**What to work on**
Pull each line holding the word "starts" from the data.

-- begin --

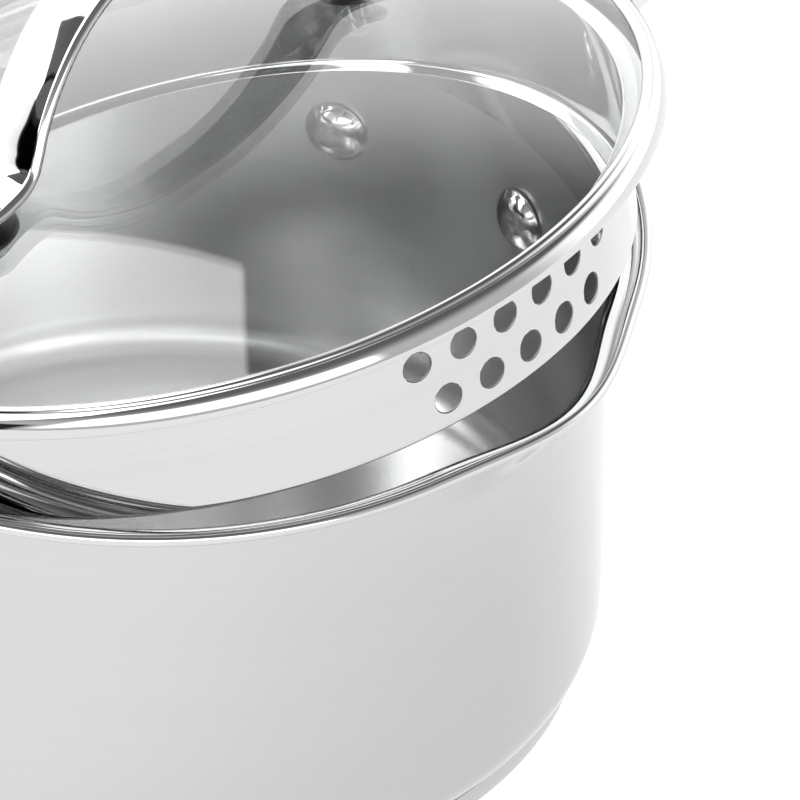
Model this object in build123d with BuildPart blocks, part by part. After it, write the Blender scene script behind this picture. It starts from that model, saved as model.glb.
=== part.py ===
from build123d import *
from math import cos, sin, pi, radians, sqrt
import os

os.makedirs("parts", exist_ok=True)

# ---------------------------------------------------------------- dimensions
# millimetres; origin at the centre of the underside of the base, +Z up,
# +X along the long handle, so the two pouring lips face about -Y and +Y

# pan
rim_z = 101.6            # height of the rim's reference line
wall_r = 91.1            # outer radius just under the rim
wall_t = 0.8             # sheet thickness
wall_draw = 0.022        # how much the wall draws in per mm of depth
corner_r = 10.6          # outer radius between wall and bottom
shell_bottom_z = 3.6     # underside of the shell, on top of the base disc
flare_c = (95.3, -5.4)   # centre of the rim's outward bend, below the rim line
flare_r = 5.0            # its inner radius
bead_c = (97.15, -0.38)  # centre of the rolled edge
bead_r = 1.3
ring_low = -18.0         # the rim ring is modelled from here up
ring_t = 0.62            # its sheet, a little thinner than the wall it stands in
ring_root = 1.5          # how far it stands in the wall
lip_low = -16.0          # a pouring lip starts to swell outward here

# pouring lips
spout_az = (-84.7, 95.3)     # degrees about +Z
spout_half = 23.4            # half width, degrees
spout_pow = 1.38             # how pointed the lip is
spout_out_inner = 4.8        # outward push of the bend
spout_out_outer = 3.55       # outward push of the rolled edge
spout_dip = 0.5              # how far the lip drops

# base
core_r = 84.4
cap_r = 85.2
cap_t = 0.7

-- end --

**Task response**
Model this object in build123d with BuildPart blocks, part by part. After it, write the Blender scene script behind this picture. It starts from that model, saved as model.glb.
lip_low = -16.0          # a pouring lip starts to swell outward here